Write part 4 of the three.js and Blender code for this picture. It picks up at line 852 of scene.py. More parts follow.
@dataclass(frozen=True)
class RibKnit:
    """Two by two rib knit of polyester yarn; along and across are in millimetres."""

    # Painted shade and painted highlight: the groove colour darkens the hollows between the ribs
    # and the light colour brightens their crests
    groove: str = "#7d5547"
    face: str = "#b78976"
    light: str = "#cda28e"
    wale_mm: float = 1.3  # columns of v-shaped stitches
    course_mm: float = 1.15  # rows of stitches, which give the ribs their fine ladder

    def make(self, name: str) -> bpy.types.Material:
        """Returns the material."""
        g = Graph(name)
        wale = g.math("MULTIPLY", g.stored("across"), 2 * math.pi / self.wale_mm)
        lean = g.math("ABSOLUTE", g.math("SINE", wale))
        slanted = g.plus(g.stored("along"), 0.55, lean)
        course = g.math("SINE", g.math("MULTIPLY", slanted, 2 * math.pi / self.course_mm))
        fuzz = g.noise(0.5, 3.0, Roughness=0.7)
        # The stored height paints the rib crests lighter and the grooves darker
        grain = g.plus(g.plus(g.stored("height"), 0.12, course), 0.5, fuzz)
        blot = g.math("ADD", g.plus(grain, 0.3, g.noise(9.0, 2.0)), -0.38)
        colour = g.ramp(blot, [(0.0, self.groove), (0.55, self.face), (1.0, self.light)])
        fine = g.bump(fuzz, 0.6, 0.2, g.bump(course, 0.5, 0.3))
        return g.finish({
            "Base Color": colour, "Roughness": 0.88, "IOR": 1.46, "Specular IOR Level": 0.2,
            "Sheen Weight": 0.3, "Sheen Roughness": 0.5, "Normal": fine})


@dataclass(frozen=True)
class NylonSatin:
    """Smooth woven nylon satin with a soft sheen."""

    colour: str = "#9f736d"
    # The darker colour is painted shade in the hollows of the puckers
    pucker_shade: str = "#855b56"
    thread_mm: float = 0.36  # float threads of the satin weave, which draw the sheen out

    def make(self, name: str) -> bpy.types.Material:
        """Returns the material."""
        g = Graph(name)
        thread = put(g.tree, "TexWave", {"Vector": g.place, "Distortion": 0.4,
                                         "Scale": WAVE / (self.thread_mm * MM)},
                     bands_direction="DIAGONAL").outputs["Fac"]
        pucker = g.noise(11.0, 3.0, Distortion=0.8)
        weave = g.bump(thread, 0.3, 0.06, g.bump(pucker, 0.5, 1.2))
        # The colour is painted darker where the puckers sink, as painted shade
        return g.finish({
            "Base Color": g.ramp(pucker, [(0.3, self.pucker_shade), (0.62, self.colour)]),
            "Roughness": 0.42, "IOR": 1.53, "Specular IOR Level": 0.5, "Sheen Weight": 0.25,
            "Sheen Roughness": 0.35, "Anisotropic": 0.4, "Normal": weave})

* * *

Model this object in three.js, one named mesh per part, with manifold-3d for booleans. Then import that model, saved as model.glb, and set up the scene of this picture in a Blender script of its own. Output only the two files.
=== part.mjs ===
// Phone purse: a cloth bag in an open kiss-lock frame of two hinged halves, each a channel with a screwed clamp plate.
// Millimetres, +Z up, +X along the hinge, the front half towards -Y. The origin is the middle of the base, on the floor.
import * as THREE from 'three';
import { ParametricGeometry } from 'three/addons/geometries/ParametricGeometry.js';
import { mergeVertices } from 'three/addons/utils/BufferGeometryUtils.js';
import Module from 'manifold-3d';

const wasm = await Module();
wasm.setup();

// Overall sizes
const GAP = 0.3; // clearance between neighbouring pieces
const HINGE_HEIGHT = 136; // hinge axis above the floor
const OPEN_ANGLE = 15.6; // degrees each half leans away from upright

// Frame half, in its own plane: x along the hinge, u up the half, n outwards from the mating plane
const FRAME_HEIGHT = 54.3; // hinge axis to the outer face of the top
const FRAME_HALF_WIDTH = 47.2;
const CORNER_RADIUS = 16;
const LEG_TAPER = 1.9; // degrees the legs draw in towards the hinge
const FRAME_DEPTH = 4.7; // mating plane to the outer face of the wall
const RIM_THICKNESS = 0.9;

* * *

_SHORT TASK_. Retype, word for word, every line from the line with "Write part 4" to the line with "two rib knit", inclusive. Add nothing.

_REPLY TO THE TASK_.
Write part 4 of the three.js and Blender code for this picture. It picks up at line 852 of scene.py. More parts follow.
@dataclass(frozen=True)
class RibKnit:
    """Two by two rib knit of polyester yarn; along and across are in millimetres."""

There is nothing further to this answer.